The hardest thing has been looking after me. I have tried to be everything for everyone. And I know it has helped, and it is part of why everyone is thriving.  But my mission for the next few weeks is be everything to myself too. It is important to let go of the belief that the world will fall apart without us holding everything together. The last 6 months catch up with me at times, sometimes tears are involved, and I recognise that now it is time to re-calibrate and bring true balance back into my own life. I started by doing the Autumn Seasonal Wholefoods Reboot last week – which as always has left me feeling clearer and more energised. While food is an integral part of health and wellness, there is so much more at play too. For me right now I know that I need to focus on more real connection time with my man, to align our goals and vision again as the path keeps changing, and some restorative actions for myself.

And to acknowledge that right now the kids are okay. Right now the best thing I can do for them is to have some focus on me, so that I am able to give them the best of me. And also to show them the value and importance of self. That looking after yourself is not being selfish. I want my children to value and respect themselves, and I believe that modelling that – along with sharing with them at age-appropriate levels difficulties that we come across and how we are consciously approaching them, what we learn from our mistakes and how we reflect to make better choices next time – we can teach our children some very important life lessons.

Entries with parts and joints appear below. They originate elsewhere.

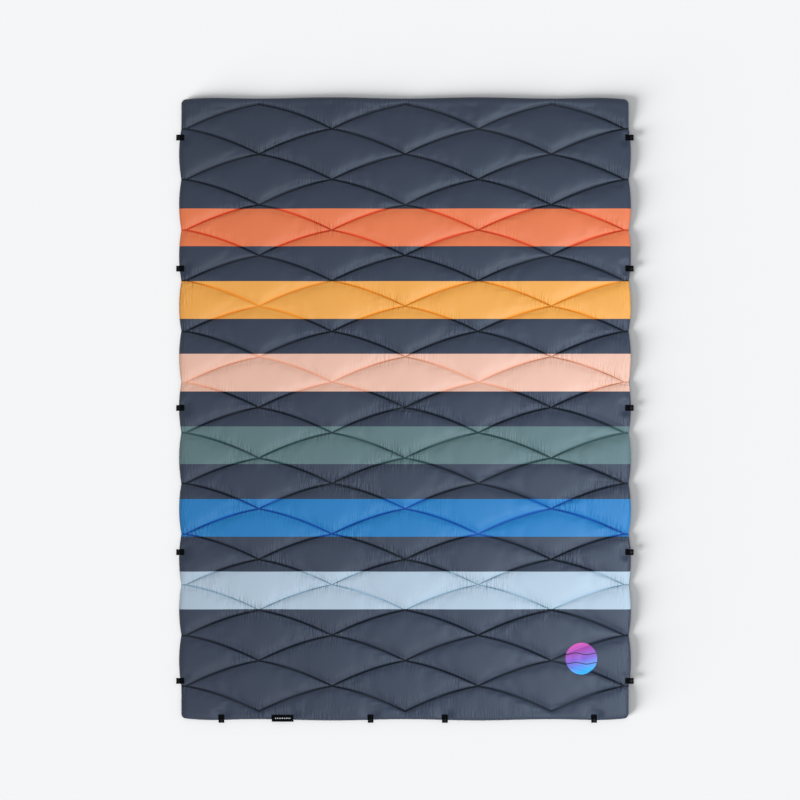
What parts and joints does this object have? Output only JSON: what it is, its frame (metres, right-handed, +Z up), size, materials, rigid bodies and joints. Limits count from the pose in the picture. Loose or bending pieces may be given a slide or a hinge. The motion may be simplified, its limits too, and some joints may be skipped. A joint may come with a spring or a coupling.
{
  "type": "camp blanket",
  "caption": "Quilted, insulated camp blanket with wave-line stitching, colour stripes and press-snap webbing tabs.",
  "frame": {"origin": "on the floor under the middle of the blanket, tabs included", "axes": "+X across the blanket to its right side, +Y along it to the head end, +Z up"},
  "size_m": [1.386, 1.896, 0.0208],
  "materials": {
    "face_fabric": "satin",
    "back_fabric": "satin",
    "wadding": "matte",
    "thread": "matte",
    "tab_thread": "matte",
    "tab_webbing": "matte",
    "snap_plastic": "satin",
    "label_weave": "matte",
    "badge_film": "satin"
  },
  "bodies": {
    "left_half": {"face_shell_left": "face_fabric", "back_shell_left": "back_fabric", "insulation_left": "wadding", "needle_thread_left": "thread", "bobbin_thread_left": "thread", "edge_seam_thread_left": "thread", "tab_bartacks_left": "tab_thread", "woven_label": "label_weave"},
    "right_half": {"face_shell_right": "face_fabric", "back_shell_right": "back_fabric", "insulation_right": "wadding", "needle_thread_right": "thread", "bobbin_thread_right": "thread", "edge_seam_thread_right": "thread", "tab_bartacks_right": "tab_thread", "badge_patch": "badge_film"},
    "left_tab_1": {"left_tab_1_webbing": "tab_webbing", "left_tab_1_cap": "snap_plastic", "left_tab_1_socket": "snap_plastic"},
    "left_tab_2": {"left_tab_2_webbing": "tab_webbing", "left_tab_2_cap": "snap_plastic", "left_tab_2_socket": "snap_plastic"},
    "left_tab_3": {"left_tab_3_webbing": "tab_webbing", "left_tab_3_cap": "snap_plastic", "left_tab_3_socket": "snap_plastic"},
    "left_tab_4": {"left_tab_4_webbing": "tab_webbing", "left_tab_4_cap": "snap_plastic", "left_tab_4_socket": "snap_plastic"},
    "left_tab_5": {"left_tab_5_webbing": "tab_webbing", "left_tab_5_cap": "snap_plastic", "left_tab_5_socket": "snap_plastic"},
    "right_tab_1": {"right_tab_1_webbing": "tab_webbing", "right_tab_1_cap": "snap_plastic", "right_tab_1_stud": "snap_plastic"},
    "right_tab_2": {"right_tab_2_webbing": "tab_webbing", "right_tab_2_cap": "snap_plastic", "right_tab_2_stud": "snap_plastic"},
    "right_tab_3": {"right_tab_3_webbing": "tab_webbing", "right_tab_3_cap": "snap_plastic", "right_tab_3_stud": "snap_plastic"},
    "right_tab_4": {"right_tab_4_webbing": "tab_webbing", "right_tab_4_cap": "snap_plastic", "right_tab_4_stud": "snap_plastic"},
    "right_tab_5": {"right_tab_5_webbing": "tab_webbing", "right_tab_5_cap": "snap_plastic", "right_tab_5_stud": "snap_plastic"},
    "foot_tab_1": {"foot_tab_1_webbing": "tab_webbing", "foot_tab_1_cap": "snap_plastic", "foot_tab_1_socket": "snap_plastic"},
    "foot_tab_2": {"foot_tab_2_webbing": "tab_webbing", "foot_tab_2_cap": "snap_plastic", "foot_tab_2_socket": "snap_plastic"},
    "foot_tab_3": {"foot_tab_3_webbing": "tab_webbing", "foot_tab_3_cap": "snap_plastic", "foot_tab_3_stud": "snap_plastic"},
    "foot_tab_4": {"foot_tab_4_webbing": "tab_webbing", "foot_tab_4_cap": "snap_plastic", "foot_tab_4_stud": "snap_plastic"}
  },
  "joints": [
    {"name": "fold_in_half", "type": "hinge", "parent": "left_half", "child": "right_half", "pos_m": [0, 0, 0.0212], "axis": [0, -1, 0], "range_deg": [0, 180]},
    {"name": "left_tab_1_lift", "type": "hinge", "parent": "left_half", "child": "left_tab_1", "pos_m": [-0.6685, 0.825, 0.0114], "axis": [0, -1, 0], "range_deg": [-90, 0]},
    {"name": "left_tab_2_lift", "type": "hinge", "parent": "left_half", "child": "left_tab_2", "pos_m": [-0.6685, 0.428, 0.0114], "axis": [0, -1, 0], "range_deg": [-90, 0]},
    {"name": "left_tab_3_lift", "type": "hinge", "parent": "left_half", "child": "left_tab_3", "pos_m": [-0.6685, 0.006, 0.0114], "axis": [0, -1, 0], "range_deg": [-90, 0]},
    {"name": "left_tab_4_lift", "type": "hinge", "parent": "left_half", "child": "left_tab_4", "pos_m": [-0.6685, -0.431, 0.0114], "axis": [0, -1, 0], "range_deg": [-90, 0]},
    {"name": "left_tab_5_lift", "type": "hinge", "parent": "left_half", "child": "left_tab_5", "pos_m": [-0.6685, -0.821, 0.0114], "axis": [0, -1, 0], "range_deg": [-90, 0]},
    {"name": "right_tab_1_lift", "type": "hinge", "parent": "right_half", "child": "right_tab_1", "pos_m": [0.6685, 0.825, 0.0114], "axis": [0, 1, 0], "range_deg": [-90, 0]},
    {"name": "right_tab_2_lift", "type": "hinge", "parent": "right_half", "child": "right_tab_2", "pos_m": [0.6685, 0.428, 0.0114], "axis": [0, 1, 0], "range_deg": [-90, 0]},
    {"name": "right_tab_3_lift", "type": "hinge", "parent": "right_half", "child": "right_tab_3", "pos_m": [0.6685, 0.006, 0.0114], "axis": [0, 1, 0], "range_deg": [-90, 0]},
    {"name": "right_tab_4_lift", "type": "hinge", "parent": "right_half", "child": "right_tab_4", "pos_m": [0.6685, -0.431, 0.0114], "axis": [0, 1, 0], "range_deg": [-90, 0]},
    {"name": "right_tab_5_lift", "type": "hinge", "parent": "right_half", "child": "right_tab_5", "pos_m": [0.6685, -0.821, 0.0114], "axis": [0, 1, 0], "range_deg": [-90, 0]},
    {"name": "foot_tab_1_lift", "type": "hinge", "parent": "left_half", "child": "foot_tab_1", "pos_m": [-0.556, -0.9235, 0.0114], "axis": [1, 0, 0], "range_deg": [-90, 0]},
    {"name": "foot_tab_2_lift", "type": "hinge", "parent": "left_half", "child": "foot_tab_2", "pos_m": [-0.104, -0.9235, 0.0114], "axis": [1, 0, 0], "range_deg": [-90, 0]},
    {"name": "foot_tab_3_lift", "type": "hinge", "parent": "right_half", "child": "foot_tab_3", "pos_m": [0.121, -0.9235, 0.0114], "axis": [1, 0, 0], "range_deg": [-90, 0]},
    {"name": "foot_tab_4_lift", "type": "hinge", "parent": "right_half", "child": "foot_tab_4", "pos_m": [0.573, -0.9235, 0.0114], "axis": [1, 0, 0], "range_deg": [-90, 0]}
  ]
}
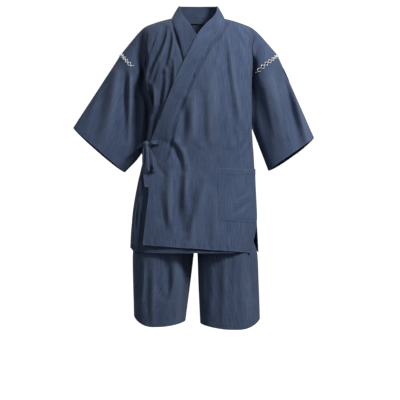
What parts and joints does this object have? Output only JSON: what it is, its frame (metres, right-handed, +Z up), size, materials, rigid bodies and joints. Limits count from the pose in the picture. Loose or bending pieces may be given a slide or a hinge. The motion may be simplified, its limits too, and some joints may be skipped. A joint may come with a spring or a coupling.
{
  "type": "jinbei, jacket and shorts",
  "caption": "Worn cotton jinbei set as a hollow form: crossed-front jacket with side tie, patch pocket and cord-laced sleeves, and knee-length shorts.",
  "frame": {"origin": "middle of the neck base, level with the shoulder line, where the wearer's neck and shoulders hold the jacket", "axes": "+Z up, the front faces -Y, +X is the wearer's left"},
  "size_m": [0.795, 0.2793, 1.0676],
  "materials": {
    "denim": "matt indigo slub cotton weave",
    "cord": "matt white cotton cord"
  },
  "bodies": {
    "root": {"back": "denim", "front_outer": "denim", "front_inner": "denim", "collar_outer": "denim", "collar_inner": "denim", "sleeve_left": "denim", "sleeve_right": "denim", "lacing_left": "cord", "lacing_right": "cord", "pocket": "denim", "tie_knot": "denim", "tie_strap_front": "denim", "tie_strap_side": "denim", "tie_loop_small": "denim", "tie_loop_long": "denim", "tie_tail_long": "denim", "tie_tail_short": "denim", "shorts_front_left": "denim", "shorts_back_left": "denim", "shorts_front_right": "denim", "shorts_back_right": "denim", "shorts_waistband": "denim"}
  },
  "joints": []
}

We create our own luck – the ‘lucky ones’ are those that are open to embracing what life sends their direction, being open to a destiny different to that they imagined, and recognising that sometimes to follow those dreams means you must pass through some tougher times.

The final words of the movie:

“Everyone has their own destiny.  Not everyone chooses to follow it.”

everyone has their own destiny

5 Steps to Becoming ‘The Lucky One’:

  1. Get clear on what is important to you and your family – what are your values, what do you stand for?
  2. Share your vision with those that are integral to your life, and notice where you align.
  3. Make decisions based on how they align to your vision, not what you think is expected of you.  Be true to you!
  4. Learn to listen to your intuition.  Ask yourself questions and listen to the first answer that pops into your head.  Notice how something makes you physically feel – listen to your ‘gut-feeling’.
  5. Be open to life taking turns that you least expect…be ready to choose to follow your own destiny.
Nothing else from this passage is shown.